According to the Centers for Disease Control and Prevention, approximately 17%, or about 12.5 million, of the nation’s children and teens are obese. Since 1980, according to CDC statistics, obesity rates have nearly tripled.
Should parents of extremely obese children lose custody for not controlling their kids’ weight? An article by Dr. David Ludwig in the Journal of the American Medical Association answers in the affirmative, and joins ranks with others who believe the government should be allowed to intervene in extreme cases and that putting children in foster care may be better and more ethical than obesity surgery.
Roughly 2 million U.S. children are extremely obese and though most are not in any imminent danger, many have obesity-related conditions such as Type 2 diabetes, breathing difficulties and liver problems that could kill them by age 30. It is these kids for whom state intervention, including education, parent training, and temporary protective custody in the most extreme cases, should be considered, according to Dr. Ludwig.
Dr. Ludwig states that this is not to blame parents, but rather to act in the children’s best interest and get them help that for whatever reason their parents are unable to provide. Others argue that this debate blames parents when childhood obesity is more likely due to advertising, marketing, peer pressure, the suburban environment – things a parent cannot control.
As lamented by the eminent social critic, James Howard Kunstler, “Our towns have committed ritualized suicide in thrall to the WalMart God. Most Americans live in suburban habitats that are isolating, disaggregated, and neurologically punishing, and from which every last human quality unrelated to shopping convenience and personal hygiene has been expunged. We live in places where virtually no activity or service can be accessed without driving a car, and the (usually solo) journey past horrifying vistas of on-ramps and off-ramps offers no chance of a social encounter along the way. Our suburban environments have by definition destroyed the transition between the urban habitat and the rural hinterlands. In other words, we can’t walk out of town into the countryside anywhere. Our “homes,” as we have taken to calling mere mass-produced vinyl boxes at the prompting of the realtors, exist in settings leached of meaningful public space or connection to civic amenity, with all activity focused inward to the canned entertainments piped into giant receivers — where the children especially sprawl in masturbatory trances, fondling joysticks and keyboards, engorged on cheez doodles and taco chips.”
Maybe that is an extreme characterization, although I think not, but either way, there is no doubt that our children are becoming increasingly obese, and this debate provides much fodder for high-conflict divorcing parents and their hired gun litigators with accusations about their children’s weight and nutrition in an effort to convince judges that the other parent is inadequate.

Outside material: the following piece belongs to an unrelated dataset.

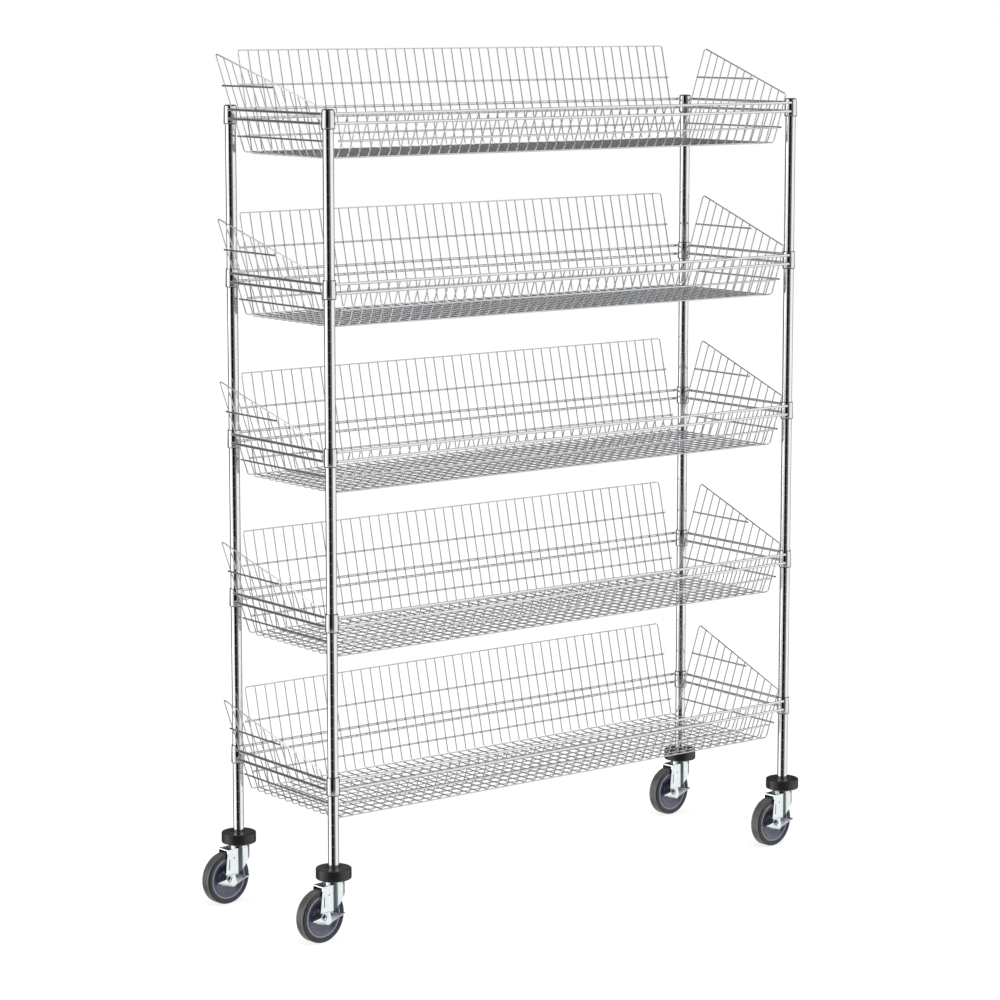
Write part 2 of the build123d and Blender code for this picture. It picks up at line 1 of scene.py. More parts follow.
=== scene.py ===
import json
import logging
import math
from dataclasses import dataclass, field
from enum import Enum
from typing import Sequence

import bmesh
import bpy
from mathutils import Matrix, Vector

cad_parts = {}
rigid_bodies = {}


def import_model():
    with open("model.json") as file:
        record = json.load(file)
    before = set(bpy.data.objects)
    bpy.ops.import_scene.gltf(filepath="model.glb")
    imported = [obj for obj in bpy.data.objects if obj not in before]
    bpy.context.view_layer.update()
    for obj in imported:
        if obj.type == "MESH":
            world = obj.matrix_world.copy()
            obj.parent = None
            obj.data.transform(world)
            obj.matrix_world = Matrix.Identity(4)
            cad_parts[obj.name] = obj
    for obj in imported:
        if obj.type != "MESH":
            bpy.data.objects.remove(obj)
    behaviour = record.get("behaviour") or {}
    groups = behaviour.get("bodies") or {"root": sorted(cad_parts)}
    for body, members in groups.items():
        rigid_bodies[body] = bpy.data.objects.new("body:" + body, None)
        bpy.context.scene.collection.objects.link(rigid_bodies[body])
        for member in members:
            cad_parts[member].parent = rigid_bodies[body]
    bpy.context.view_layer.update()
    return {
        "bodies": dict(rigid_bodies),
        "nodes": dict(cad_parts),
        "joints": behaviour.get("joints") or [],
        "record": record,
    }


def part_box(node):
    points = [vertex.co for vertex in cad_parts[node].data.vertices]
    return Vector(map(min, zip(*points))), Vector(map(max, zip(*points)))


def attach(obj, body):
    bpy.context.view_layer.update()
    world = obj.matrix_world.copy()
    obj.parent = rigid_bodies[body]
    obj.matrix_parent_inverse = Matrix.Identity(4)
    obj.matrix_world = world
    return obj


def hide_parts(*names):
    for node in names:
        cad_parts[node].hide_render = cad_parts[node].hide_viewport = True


log = logging.getLogger("wire_shelf_cart")
UP = Vector((0.0, 0.0, 1.0))
Tone = tuple[float, float, float]
FRAME: dict = {}
# Vertex layer of painted light: a painted highlight on the tyre tread (partly real wear), and a painted
# highlight on the wheel rim with painted shade in the wheel's dish.
PAINTED_LIGHT_AND_WEAR = "painted_light_and_wear"
SLIP = 0.00003
TOUCHING = 1e-7
EDGE_ANGLE = 0.5
SOFT_EDGE = 0.0004
BEND_STEPS = 4
HOLE_SIDES = 24
WIRE_SIDES = 8
BAR_SIDES = 12
RAIL_SIDES = 16


class Side(Enum):
    """Left or right half of the cart, as the sign of X."""

    LEFT = -1
    RIGHT = 1


class Corner(Enum):
    """The four post positions, named as the frame names them."""

    FRONT_LEFT = "front_left"
    FRONT_RIGHT = "front_right"
    BACK_LEFT = "back_left"
    BACK_RIGHT = "back_right"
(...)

Child custody and visitation battles have always been ugly. But now obesity is increasingly added to the mix of diatribes and aspersions cast from one parent to the other. The specifics vary. Sometimes it is a grossly overweight child and allegations that soft drinks and fast food comprise the child’s primary diet. Or perhaps, it is that the other parent is too obese to parent effectively.
Also, a few high profile news events have illuminated the obesity-and-custody issue. In 2009, a 555-pound, 14-year-old South Carolina boy was removed to foster care after his mother was arrested and charged with criminal neglect. The state’s Department of Social Services had determined that without state intervention, the boy was at risk of serious harm.
For judges in many states and in California, the question of custody turns on one issue: What is in the best interest of the child? The trend toward shared custody and child-support arrangements often turn on the relative strengths and weaknesses of each parent, so custody battles have become more contentious, since, unfortunately, it seems that people can always find another thing to fight over. How sad when it is their children.
To help judges, some states have added specific criteria to look at when considering the best interests of a child, such as to what degree is a child exercising and eating well. More fodder for the fight.
But parents in a Collaborative Divorce that includes a full team, divorce coaches and a child professional, can benefit from the child development advice and expertise to learn how to co-parent and communicate well and support each other in promoting the best possible physical and emotional health and well being of their children. So maybe it won’t change the physical environment articulated so well by JH Kunstler, but at least families can work together to hopefully, limit the toxic effects of that environment.